Abstract:
Due to the closed environment with high temperature and pressure in the continuous casting (CC) process, numerical simulation technology with flexible control and low cost of phenomena in the CC mold has been a research hotspot. The multiphase flow, heat transfer, solidification of steel and slag, and other complex interaction in the mold are some of the simulation difficulties. Various physical models have been established in recent studies to obtain the reactions and effects of the different phases. However, the influence of different models on the simulation results is rarely studied. In the current study, a three-dimensional (3D) mathematical model, coupled with the large eddy simulation (LES) turbulent model and volume of fluid (VOF) multiphase model, was established to investigate the multiphase flow, slag-steel interface level fluctuation, and slag entrainment in the mold of a steel bloom CC with mold electromagnetic stirring (M-EMS).

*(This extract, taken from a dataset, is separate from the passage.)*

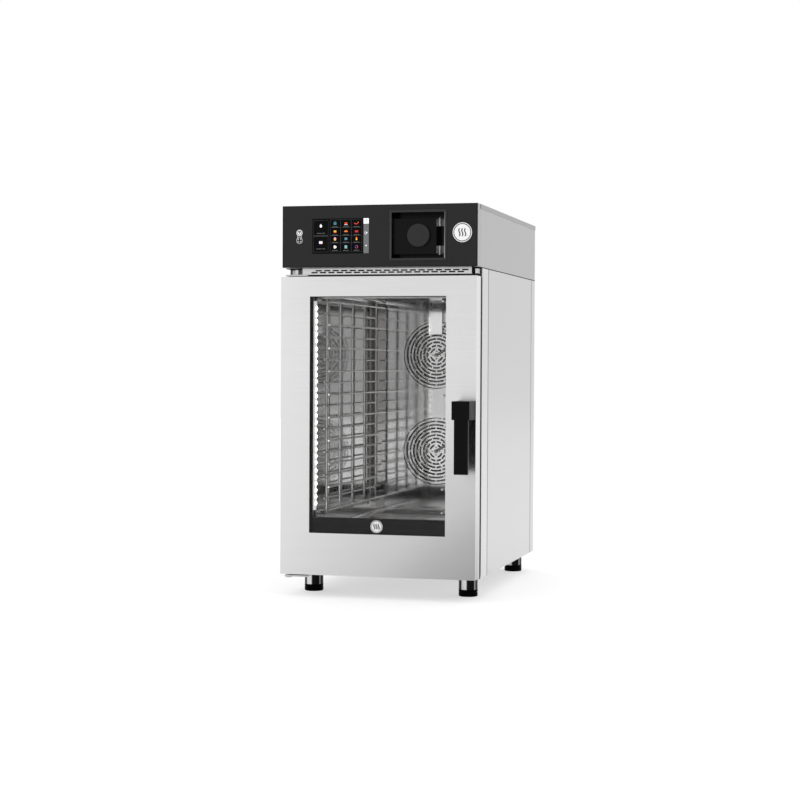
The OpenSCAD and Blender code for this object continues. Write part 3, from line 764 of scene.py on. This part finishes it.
def draw_flame(p, x, z, u):
    outline = []
    for i in range(16):
        a = math.tau * i / 16
        lift = (1 - math.cos(a)) / 2
        outline.append((x + 2.4 * u * math.sin(a) * (1 - 0.55 * lift),
                        z + (7 * lift - 3.2) * u))
    p.shape(outline, LIT["orange"])
    p.disc(x, z - 1.6 * u, u, LIT["yellow"], 10)


def draw_egg(p, x, z, u):
    outline = []
    for i in range(24):
        a = math.tau * i / 24
        reach = (3.1 + 0.4 * math.cos(3 * a)) * u
        outline.append((x + reach * math.cos(a), z + reach * math.sin(a)))
    p.shape(outline, LIT["white"])


def draw_hat(p, x, z, u):
    """A cook's hat: three puffs over a band."""
    p.block((x - 2 * u, x + 2 * u), (z - 3 * u, z - 0.6 * u), LIT["white"])
    p.block((x - 3 * u, x + 3 * u), (z - 0.4 * u, z + 1.6 * u), LIT["white"], 0.9 * u)
    p.shape(arc(x, z + 1.8 * u, 2 * u, 0, 180, 10), LIT["white"])


def draw_book(p, x, z, u):
    """An open book with two coloured lines."""
    p.block((x - 3.4 * u, x - 0.3 * u), (z - 2.6 * u, z + 2.8 * u), LIT["white"])
    p.block((x + 0.3 * u, x + 3.4 * u), (z - 2.6 * u, z + 2.8 * u), LIT["white"])
    p.block((x - 4.2 * u, x - 3.6 * u), (z - 3 * u, z + 2.2 * u), LIT["blue"])
    p.block((x + 3.6 * u, x + 4.2 * u), (z - 3 * u, z + 2.2 * u), LIT["red"])


def draw_layers(p, x, z, u):
    for level in (-2.2, 0, 2.2):
        p.block((x - 2.8 * u, x + 2.8 * u),
                (z + (level - 0.8) * u, z + (level + 0.8) * u),
                LIT["pale_teal"], 0.7 * u)


def draw_dial(p, x, z, u):
    p.ring(x, z, 2.2 * u, 3.3 * u, LIT["red"], -100, 80, 14)
    p.ring(x, z, 2.2 * u, 3.3 * u, LIT["blue"], 84, 254, 14)


def caption(p, x, z, width):
    """Two plain bars in the place of a label."""
    half = 0.55 * MM
    for start, end in ((-0.5, 0.1), (0.16, 0.5)):
        p.block((x + width * start, x + width * end), (z - half, z + half), LIT["grey"])


def make_screen_image():
    """Plain pictures of food groups in a grid, two large tiles and a side bar."""
    image = Print(SCREEN_Y - PLATE)
    upper = Print(SCREEN_Y - 2 * PLATE)
    width = SCREEN_X[1] - SCREEN_X[0]
    height = SCREEN_Z[1] - SCREEN_Z[0]

    def at(u, v):
        return SCREEN_X[0] + width * u, SCREEN_Z[0] + height * v

    line = 0.35 * MM
    half = line / 2
    columns = (0.402, 0.595, 0.782)
    rows = (0.86, 0.63, 0.42, 0.19)
    pictures = (draw_pot, draw_roast, draw_chilli, draw_cake, draw_croissant,
                draw_sausages, draw_muffin, draw_parcel, draw_flame, draw_egg,
                draw_layers, draw_dial)
    for i, draw in enumerate(pictures):
        x, z = at(columns[i % 3], rows[i // 3])
        draw(image, x, z, 1.25 * MM)
        caption(image, x, z - 9 * MM, 15 * MM)
    x, z = at(columns[0], rows[3])
    upper.disc(x, z, 1.6 * MM, LIT["orange"], 12)
    x, z = at(columns[2], rows[2])
    upper.disc(x, z - 2 * MM, 1.6 * MM, LIT["yellow"], 12)
    for v in (0.745, 0.515, 0.305):
        left, level = at(0.32, v)
        right = at(0.87, v)[0]
        image.block((left, right), (level - half, level + half), LIT["line"])
    for u in (0.5, 0.69):
        place, low = at(u, 0.06)
        high = at(u, 0.95)[1]
        image.block((place - half, place + half), (low, high), LIT["line"])
    left, level = at(0.02, 0.51)
    image.block((left, at(0.28, 0)[0]), (level - line, level + line), LIT["line"])
    for left, right, low, high in ((0.02, 0.28, 0.05, 0.49), (0.02, 0.28, 0.53, 0.95),
                                   (0.315, 0.875, 0.05, 0.965)):
        x, z = zip(at(left, low), at(right, high))
        for level in z:
            image.block(x, (level, level + line), LIT["edge"])
        for place in x:
            image.block((place, place + line), (z[0] + line, z[1]), LIT["edge"])

    x, z = at(0.15, 0.79)
    draw_hat(image, x, z, 1.2 * MM)
    caption(image, x, at(0, 0.585)[1], 22 * MM)
    x, z = at(0.15, 0.32)
    draw_book(image, x, z, 1.2 * MM)
    caption(image, x, at(0, 0.14)[1], 24 * MM)

    edge = 0.4 * MM
    bar = (at(0.905, 0)[0], SCREEN_X[1] - edge)
    split = at(0, 0.84)[1]
    image.block(bar, (SCREEN_Z[0] + edge, split), LIT["grey"])
    image.block(bar, (split + 0.2 * MM, SCREEN_Z[1] - edge), LIT["white"])
    middle = sum(bar) / 2
    for left, right, low, high in ((0, 3, 0.565, 0.61), (-3.6, -2.8, 0.54, 0.635),
                                   (-2.8, 1, 0.54, 0.55)):
        upper.block((middle + left * MM, middle + right * MM),
                    (at(0, low)[1], at(0, high)[1]), LIT["white"])
    for v, reach in ((0.955, 5.2), (0.91, 4.4), (0.865, 2)):
        level = at(0, v)[1]
        upper.block((middle + (3 - reach) * MM, middle + 3.4 * MM),
                    (level, level + 1.1 * MM), LIT["line"])
    upper.disc(middle, at(0, 0.22)[1], 1.7 * MM, LIT["white"], 12)
    image.piece("screen_image", "root")
    upper.piece("screen_marks", "root")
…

The air‒slag‒steel three-phase flow, slag‒steel two-phase flow, and steel single-phase flow were compared. An industrial computerized tomography (CT) was used to detect the large entrainment slag inclusions in blooms with different stirring current intensities. With a 150-A current intensity and a 2-Hz frequency electromagnetic stirring at the mold, the multiphase flows are approximately identical for the three models, although different at the slag‒steel interface. The speed on the top surface of the single-phase model is higher than that of the multiphase models. The level fluctuation of the two-phase model is slightly more severe than that of the three-phase model, and the net slag entrainment rates of the two-phase and three-phase models are 0.00118 and 0.00040 kg·s
−1, respectively. The turbulence kinetic energy at the slag‒steel interface of the two-phase model is significantly greater than that of the three-phase model because the turbulence kinetic energy can not be dissipated, unlike that in the actual process. Thus, the predicated slag entrainment obtained by the two-phase model is higher. On increasing the stirring current intensity to 300 A, the net slag entrainment rate is 5 times and 15 times higher for the two-phase and three-phase model higher than that under 150 A; when the current frequency increases to 4 Hz, the net slag entrainment rate of the two-phase model varies little, while that of the three-phase model becomes 1/3 of that under 2 Hz. To accurately simulate and predict the slag entrainment phenomena at the CC mold, the air‒slag‒steel three-phase multiphase model should be mandatory.